Riccardo Aurili et Alfred Janniot se réfèrent-ils à un modèle antique ou renaissant commun ? Ont-ils été influencés par Psyché, un ange céroféraire ou une Vierge sage ? Ont-ils été marqués par l'iconographie de Marie-Madeleine ? 



MARIE-MADELEINE ?

Certains éléments des deux sculptures peuvent en effet évoquer les représentations picturales de Marie-Madeleine où elle apparaît le visage constamment dressé vers le ciel, priant, regardant le Christ ou la lumière divine du Christ ressuscité ayant regagné le ciel (œuvres de : Titien, 1532 ; El Greco, 1580 ; Guido Reni, vers 1629...).


- LE GRECO (1541-1614), Marie-Madeleine en extase, vers 1580-1585,
huile sur toile, 108x87 cm, Arezzo, cathédrale.

- VACCARO Andrea (1604-1670), Marie-Madeleine pénitente, première moitié du XVII° siècle,
huile sur toile monogrammée, 72x60 cm, Collection particulière.

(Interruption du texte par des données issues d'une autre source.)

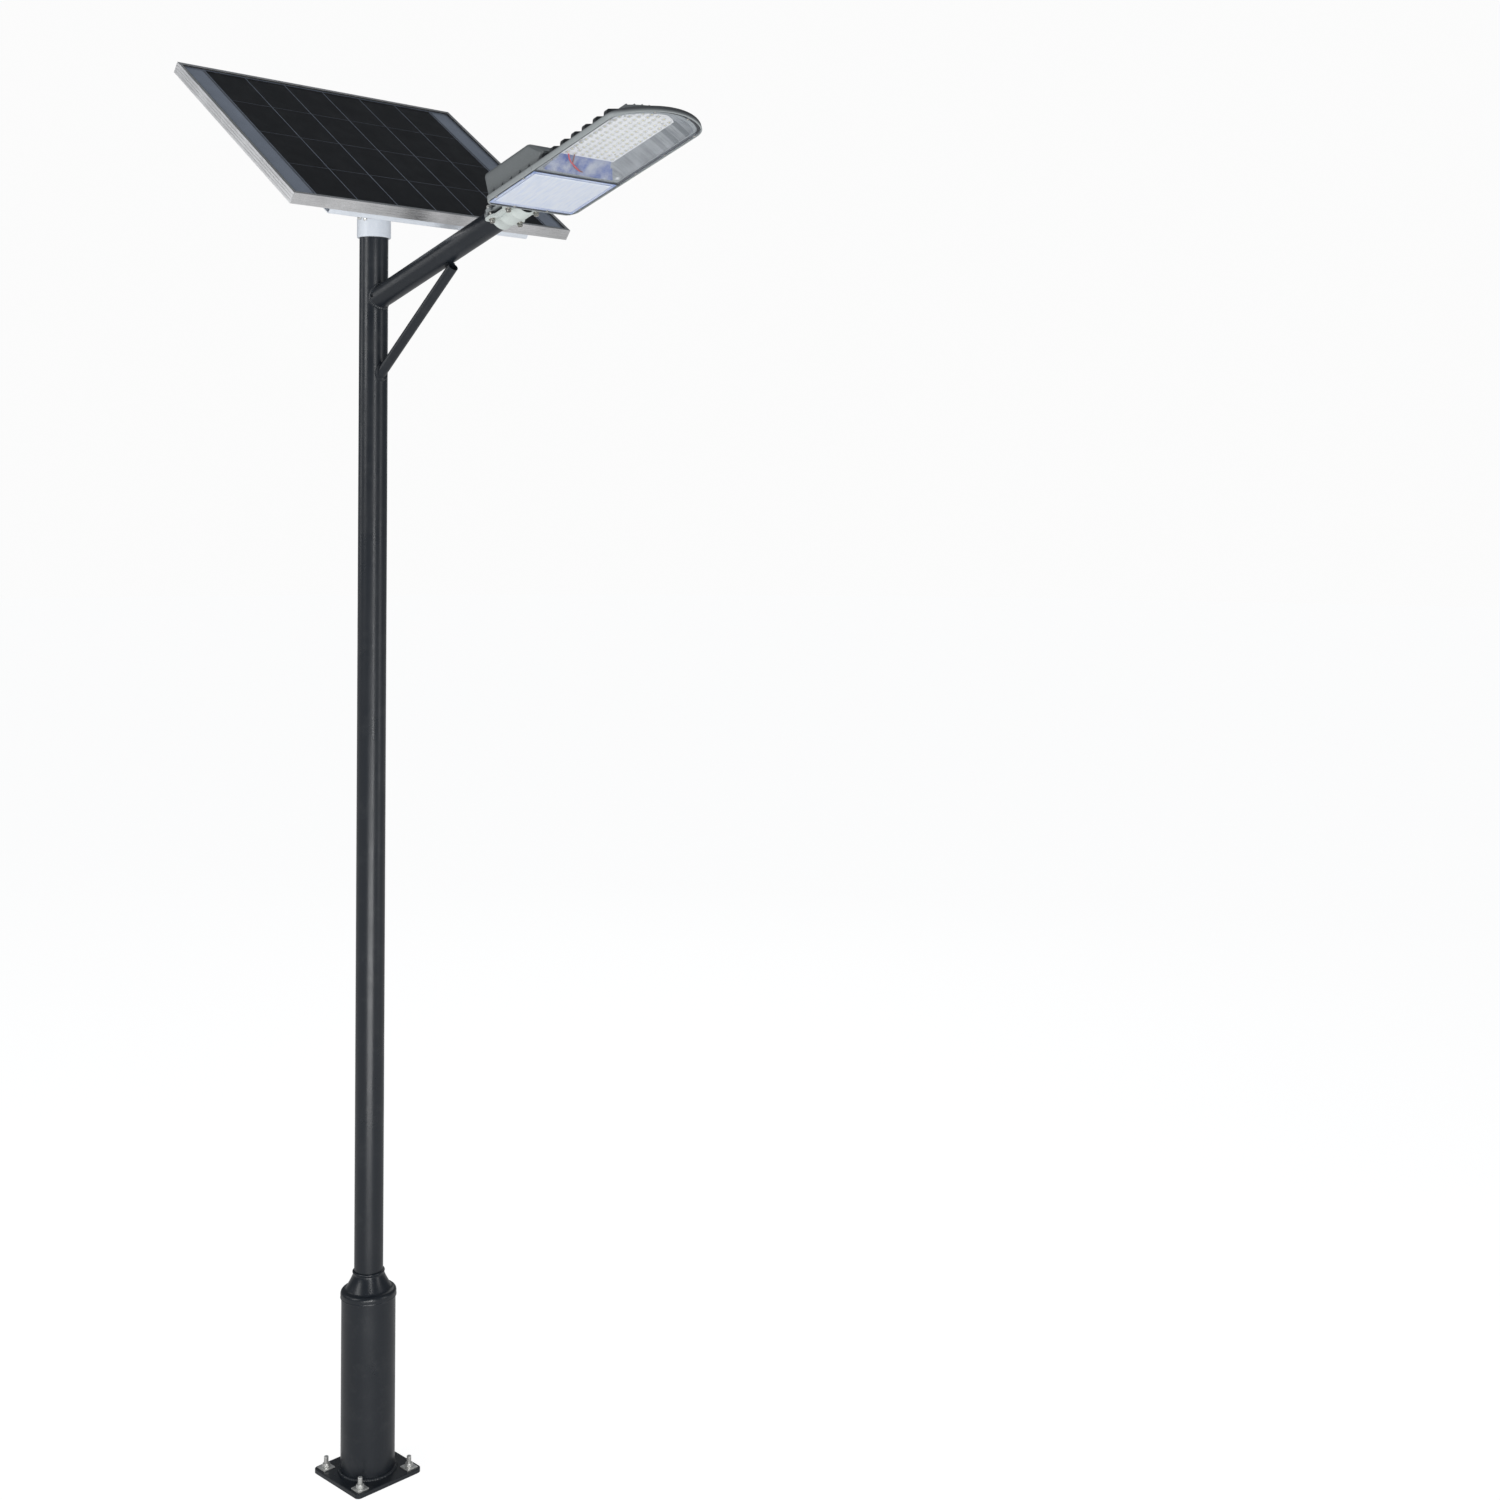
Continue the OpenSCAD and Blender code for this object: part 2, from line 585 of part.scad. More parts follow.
jbox = [80, 100, 22];
jbox_x = panel_cx - panel_w / 2 + 110;
jbox_y = 150;
jbox_top = sheet_top - sheet_t - 0.1;
module junction_box() color([0.06, 0.06, 0.06]) on_panel()
    translate([jbox_x, jbox_y, jbox_top - jbox[2]]) difference() {
        union() {
            translate([-jbox[0] / 2, -jbox[1] / 2, 0]) cube(jbox);
            for (s = [-1, 1]) translate([jbox[0] / 2, s * 25, 10]) rotate([0, 90, 0])
                cylinder(h = 14, d = 12);
        }
        translate([2.5 - jbox[0] / 2, 2.5 - jbox[1] / 2, -eps])
            cube([jbox[0] - 5, jbox[1] - 5, jbox[2] - 2.5 + eps]);
        for (s = [-1, 1]) translate([jbox[0] / 2 - 4, s * 25, 10]) rotate([0, 90, 0]) cylinder(h = 20, d = 6);
    }
module junction_lid() color([0.08, 0.08, 0.08]) on_panel()
    translate([jbox_x - jbox[0] / 2 - 1, jbox_y - jbox[1] / 2 - 1, jbox_top - jbox[2] - 3.05])
        cube([jbox[0] + 2, jbox[1] + 2, 3]);

// ---------------------------------------------------------------- lamp head
module plan(inset, z, h) translate([0, 0, z]) linear_extrude(h) polygon(head_outline(inset));
// A slab of the given half width whose far end follows the tip's arch at a distance from the tip
module arched(from_x, half, tip_gap, z, h) intersection() {
    translate([from_x, -half, z]) cube([head_l, 2 * half, h]);
    union() {
        translate([arch_cx, 0, z]) cylinder(h = h, r = arch_r - tip_gap);
        translate([0, -half, z]) cube([arch_cx, 2 * half, h]);
    }
}

// A hopper with sloping walls on all four sides, grown outwards by g and upwards by up
module hopper(g, up) intersection() {
    rotate([90, 0, 90]) linear_extrude(head_l)
        polygon([[-tray_low_w - g, -eps], [tray_low_w + g, -eps], [tray_low_w + g, seat_z],
            [tray_top_w + g, tray_top_z + up], [-tray_top_w - g, tray_top_z + up],
            [-tray_low_w - g, seat_z]]);
    across(head_w) polygon([[tray_low_x[0] - g, -eps], [tray_low_x[1] + g, -eps],
        [tray_low_x[1] + g, seat_z], [tray_top_x[1] + g, tray_top_z + up],
        [tray_top_x[0] - g, tray_top_z + up], [tray_low_x[0] - g, seat_z]]);
    plan(flange_inset - g, -eps, plate_h + fin_h);
}

// Side profile of the battery and control box, drawn inwards by i
module box_profile(i) polygon(concat([[4 + i, -eps]],
    arc(16, box_h - 12, 12 - i, 180, 90, 5),
    arc(box_l - 14, box_h - 14, 14 - i, 90, 44, 4),
    [[box_l + slope_l - i, plate_h - i], [box_l + slope_l - i, plate_h - 8 - i],
        [tray_low_x[0] - 2 - i, seat_z], [tray_low_x[0] - 2 - i, -eps]]));

module box_solid(i) intersection() {
    across(head_w - 2 * box_side - 2 * i) box_profile(i);
    plan(4 + i, -eps, box_h + 2 * eps);
}

module rim() difference() {
    plan(0, 0, rim_h);
    plan(lip_w, seat_z + floor_t, rim_h);
}

plate_half = tray_top_w + 6;
plate_gap = 47;         // heat sink plate to the tip
module heat_plate() arched(tray_top_x[0] - 10, plate_half, plate_gap, plate_h - 6, 6);

// Hollow ribs between the side pockets
module side_ribs() for (k = [0:pocket_count], s = [-1, 1]) intersection() {
    translate([pocket_start + k * pocket_pitch, s * (plate_half + 20), seat_z]) rib_block();
    plan(lip_w + 1, 0, plate_h);
}
rib_h = plate_h - seat_z - 3;
module rib_block() difference() {
    translate([-rib_t / 2, -24, 0]) cube([rib_t, 48, rib_h]);
    translate([shell - rib_t / 2, -24 - eps, -eps])
        cube([rib_t - 2 * shell, 48 + 2 * eps, rib_h - shell + eps]);
}

module fins() intersection() {
    arched(tray_top_x[0] - 10, plate_half, plate_gap + 4, plate_h - 1, fin_h + 1);
    for (k = [0:fin_count - 1])
        translate([0, (k - (fin_count - 1) / 2) * 20 - fin_t / 2, plate_h - 1])
            cube([head_l, fin_t, fin_h + 1]);
}

module gussets() for (k = [0:4], s = [-1, 1]) translate([35 + 34 * k, 0, rim_h])
    mirror([0, s > 0 ? 0 : 1, 0]) rotate([90, 0, 90]) translate([0, 0, -1.2]) linear_extrude(2.4)
        polygon([[head_w / 2 - box_side - 1, -1], [head_w / 2 - 3, -1], [head_w / 2 - box_side - 1, 14]]);

// Upper half of the tube clamp, cast on the casing's end wall
module spigot() translate([0, 0, head_drop]) difference() {
    union() {
        along_x(-spigot_l, spigot_l + 12, spigot_r);
        for (x = [-spigot_l + 20, -36]) along_x(x, 24, spigot_r + 2.5);
        translate([-spigot_l + 14, -52, 1.5]) cube([spigot_l - 10, 104, 8.5]);
    }
    translate([-spigot_l - eps, -60, -60]) cube([spigot_l + 12 + 2 * eps, 120, 61.5]);
    along_x(-spigot_l - eps, spigot_l + 8, clamp_bore);
    at_clamp_bolts() cylinder(h = 40, r = clamp_bolt_d / 2 + bolt_play);
    at_clamp_bolts() translate([0, 0, 10]) cylinder(h = 40, d = 19);
}
clamp_mid_x = 4.5 - spigot_l / 2;
module at_clamp_bolts() for (x = [-1, 1], y = [-1, 1])
    translate([clamp_mid_x + x * clamp_bolt_x / 2, y * clamp_bolt_y / 2, 0]) children();

module head_housing() color(cast_grey) on_head() difference() {
    union() {
        rim();
        hopper(shell, shell);
        heat_plate();
        side_ribs();
        fins();
        box_solid(0);
        gussets();
        spigot();
        for (p = board_screw_points) translate([p[0], p[1], plate_h - 2]) hex(11, 9);
        translate([0, -32, head_drop]) cube([10, 64, box_h - head_drop - 6]);
    }
    plan(lens_inset - 0.4, -eps, seat_z + eps);
    hopper(0, 0);
    box_solid(shell);
    translate([0, 0, head_drop]) along_x(-eps, 30, 12);
    translate([tray_low_x[0] - 10, -38, 16]) rotate([0, 90, 0]) cylinder(h = 50, d = 14);
    for (p = screw_points) translate([p[0], p[1], 0]) cylinder(h = rim_h - 2, r = 1.7);
    for (p = board_screw_points) translate([p[0], p[1], tray_top_z - eps]) cylinder(h = 9, r = 1.7);
}

module lens_gasket() color([0.1, 0.1, 0.1]) on_head() difference() {
    plan(lens_inset + 0.6, lens_z + lens_t, gasket_t);
    plan(lens_inset + 8, 0, rim_h);
    for (p = screw_points) translate([p[0], p[1], 0]) cylinder(h = rim_h, r = 2.6);
}

// The clear cover: a flange on the gasket, with a shallow raised pane under the box
module lens_cover() color([0.85, 0.92, 0.98, 0.5]) on_head() difference() {
    union() {
        plan(lens_inset, lens_z, lens_t);
        translate([18, -120, -0.5]) cube([158, 240, lens_z + 1]);
    }
    translate([20, -118, lens_z]) cube([154, 236, lens_t + eps]);
    for (p = screw_points) translate([p[0], p[1], -2]) cylinder(h = 8, r = 1.9);
}

module lens_screws() color(zinc) on_head() for (p = screw_points) translate([p[0], p[1], 0]) {
    translate([0, 0, lens_z - 2]) cylinder(h = 1.95, d1 = 4.6, d2 = 6.4);
    translate([0, 0, lens_z - 0.2]) cylinder(h = 9, r = 1.6);
}

board_half = tray_top_w - 2;
module led_board() color("white") on_head() difference() {
    arched(tray_top_x[0] + 1, board_half, head_l - tray_top_x[1] + 2, board_z, board_t);
    for (p = board_screw_points) translate([p[0], p[1], 0]) cylinder(h = plate_h, r = 1.9);
}

chip_t = 1;
module led_chips() color([0.95, 0.9, 0.45]) on_head() for (p = led_points)
    translate([p[0], p[1], board_z - chip_t / 2 - 0.05]) cube([5, 5, chip_t], center = true);
module led_optics() color([0.9, 0.95, 1]) on_head() for (p = led_points)
    translate([p[0], p[1], board_z - chip_t - 3.6]) cylinder(h = 3.5, d1 = 7, d2 = 12.6);
module board_screws() color(zinc) on_head() for (p = board_screw_points) translate([p[0], p[1], 0]) {
    translate([0, 0, board_z - 2.1]) cylinder(h = 2, d1 = 4.5, d2 = 6.5);
    translate([0, 0, board_z - 0.2]) cylinder(h = 8, r = 1.6);
}

battery = [140, 190, 32];
battery_z = box_h - shell - 14 - battery[2];
controller_z = battery_z + battery[2] + 0.3;
module battery_pack() color([0.1, 0.25, 0.7]) on_head()
    translate([20, 0, battery_z]) intersection() {
        translate([0, -battery[1] / 2, 0]) cube(battery);
        across(battery[1]) translate([battery[0] / 2, battery[2] / 2])
            polygon(round_box(battery[0], battery[2], 9));
    }
module charge_controller() color([0.12, 0.12, 0.13]) on_head()
    translate([32, -80, controller_z]) cube([112, 96, box_h - shell - 0.3 - controller_z]);

// Wires from the board through the hopper's wall to the controller; points chosen by hand
red_route = [[238, -50, 31], [232, -46, 26], [222, -42, 19], [210, -39, 16.5], [196, -38, 16.5],
    [184, -38, 18], [174, -40, 24], [170, -44, 34], [169, -48, 48], [165, -52, 61], [156, -56, 67],
    [145, -60, 68]];
brown_route = [[240, -26, 31], [234, -27, 25], [224, -30, 17], [212, -33, 13.5], [198, -35, 13.5],
    [184, -34, 14], [175, -32, 20], [171, -30, 32], [169, -30, 46], [166, -31, 60], [158, -32, 67],
    [145, -34, 68]];
wire_d = 2.4;

function unit(v) = v / norm(v);
function route_dir(p, i) = unit(p[min(i + 1, len(p) - 1)] - p[max(i - 1, 0)]);
function ring_at(p, i, r) = let(t = route_dir(p, i), a = unit(cross(t, [0.05, 1, 0.02])),
    b = cross(t, a)) [for (k = [0:7]) p[i] + r * (a * cos(45 * k) + b * sin(45 * k))];
module swept(p, d) {
    n = len(p);
    polyhedron([for (i = [0:n - 1]) each ring_at(p, i, d / 2)], concat(
        [[for (k = [0:7]) k], [for (k = [7:-1:0]) (n - 1) * 8 + k]],
        [for (i = [0:n - 2], k = [0:7]) [i * 8 + k, (i + 1) * 8 + k,
            (i + 1) * 8 + (k + 1) % 8, i * 8 + (k + 1) % 8]]));
}
module wire_red() color("red") on_head() swept(red_route, wire_d);
module wire_brown() color("brown") on_head() swept(brown_route, wire_d);

// Lower half of the tube clamp: a saddle with a waisted plate, held off the upper half by a gap
clamp_face = -9;
clamp_plate_t = 8;
saddle_t = 3.8;
module clamp_lower() color(clamp_grey) on_head() translate([0, 0, head_drop]) difference() {
    union() {
        translate([clamp_mid_x - clamp_l / 2, 0, 0]) along_x(0, clamp_l, clamp_bore + saddle_t);
        translate([clamp_mid_x, 0, clamp_face - clamp_plate_t]) clamp_plate();
    }
    translate([clamp_mid_x - 70, -60, clamp_face]) cube([140, 120, 60]);
    along_x(-spigot_l - 20, spigot_l + 40, clamp_bore);
    at_clamp_bolts() translate([0, 0, clamp_face - clamp_plate_t - eps])
        cylinder(h = clamp_plate_t + 2 * eps, r = clamp_bolt_d / 2 + bolt_play);
}
module clamp_plate() difference() {
    translate([-clamp_l / 2, -53, 0]) cube([clamp_l, 106, clamp_plate_t]);
    for (s = [-1, 1]) translate([-15, s * 57 - 7, -eps]) cube([30, 14, clamp_plate_t + 2 * eps]);
}
clamp_seat = clamp_face - clamp_plate_t - 0.1;
module clamp_bolts() color(zinc) on_head() translate([0, 0, head_drop]) at_clamp_bolts() {
    translate([0, 0, clamp_seat - 8]) difference() {
        cylinder(h = 8, d = 13);
        translate([0, 0, -eps]) hex(6, 4.5);
    }
    translate([0, 0, clamp_seat]) cylinder(h = 20.4 - clamp_seat, d = clamp_bolt_d);
}
module clamp_nuts() color(zinc) on_head() translate([0, 0, head_drop + 10.1]) at_clamp_bolts()
    difference() {
        union() {
            cylinder(h = 1.5, d = 16);
            translate([0, 0, 1.5]) hex(13, 6.5);
        }
        translate([0, 0, -eps]) cylinder(h = 12, d = clamp_bolt_d + 0.1);
    }

base_plate();
anchor_studs();
anchor_nuts();
anchor_washers();
foot_weld();
base_sleeve();
centering_ring();
sleeve_collar();
pole();
arm();
arm_weld();
brace();
brace_welds();
panel_socket();
socket_screws();
tilt_yoke();
pivot_bolt();
pivot_nut();
tilt_ears();
lock_bolt();
lock_nut();
carrier_beam();
rail_front();
rail_back();
rail_bolts();
rail_nuts();
frame_front();
frame_back();
frame_left();
frame_right();
panel_glass();
solar_cells();
bus_ribbons();
backsheet();
junction_box();
junction_lid();
head_housing();
lens_gasket();
lens_cover();
lens_screws();
led_board();
led_chips();
led_optics();
board_screws();
battery_pack();
charge_controller();
wire_red();
wire_brown();
clamp_lower();
clamp_bolts();
clamp_nuts();
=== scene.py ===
"""Looks of the solar street lamp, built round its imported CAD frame.

Z is up, X points along the lamp arm, and the origin is under the middle of the base plate.
World positions are in metres. The head and the panel are drawn in millimetres in frames of their own,
which the matrices HEAD and PANEL place in the world.
"""
import json
import math

import bmesh
import bpy
from mathutils import Matrix, Vector


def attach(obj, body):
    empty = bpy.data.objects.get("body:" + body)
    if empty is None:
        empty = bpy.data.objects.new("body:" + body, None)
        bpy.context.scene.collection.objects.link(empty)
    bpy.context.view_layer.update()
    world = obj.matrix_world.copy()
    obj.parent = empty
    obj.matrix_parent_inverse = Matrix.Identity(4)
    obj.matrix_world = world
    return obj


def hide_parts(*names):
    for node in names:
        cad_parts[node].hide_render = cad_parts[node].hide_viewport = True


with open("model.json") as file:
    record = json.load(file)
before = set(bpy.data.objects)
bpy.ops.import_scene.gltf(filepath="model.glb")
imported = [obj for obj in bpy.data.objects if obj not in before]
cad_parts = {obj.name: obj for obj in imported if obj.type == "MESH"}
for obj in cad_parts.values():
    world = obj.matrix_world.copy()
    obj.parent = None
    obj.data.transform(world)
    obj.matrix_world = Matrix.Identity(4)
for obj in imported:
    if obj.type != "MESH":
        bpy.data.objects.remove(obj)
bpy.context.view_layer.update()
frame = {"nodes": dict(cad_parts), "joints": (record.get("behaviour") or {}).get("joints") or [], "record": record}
nodes = frame["nodes"]
joints = {j["name"]: j for j in frame["joints"]}

MM = 0.001
ARM_TILT = math.radians(18)
HEAD_START = 665            # millimetres along the arm from the pole's axis to the head's clamp end
HEAD_DROP = 28              # arm's axis above the head's underside
PANEL_TILT = math.radians(36)
POLE_R = 38
SLEEVE_R = 71
PLATE_T = 12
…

Marie-Madeleine est non seulement l'un des témoins de la Crucifixion et de la Mise au Tombeau du Christ mais le premier témoin du Tombeau vide et de sa Résurrection, souvent en présence d'un ou deux anges (scène du Noli me Tangere chez Giotto, vers 1320, Fra Angelico, 1441, Hans Baldung, 1539, Giovanni Lomazzo, 1568, Pierre-Paul Rubens, vers 1620...). 


- LOMAZZO Giovanni Paolo, Noli me tangere, 1568,
Vicenza, Pinacoteca  Civica.

- RUBENS Pierre-Paul, Marie-Madeleine en extase, 1619,
huile sur toile, 295x220 cm, Lille, Palais des Beaux-Arts.



Le Tombeau de Georgette F. sculpté par Riccardo Aurili, présente ainsi deux éléments propres à l'iconographie de Marie-Madeleine : le visage dressé vers le ciel et le tombeau vide. 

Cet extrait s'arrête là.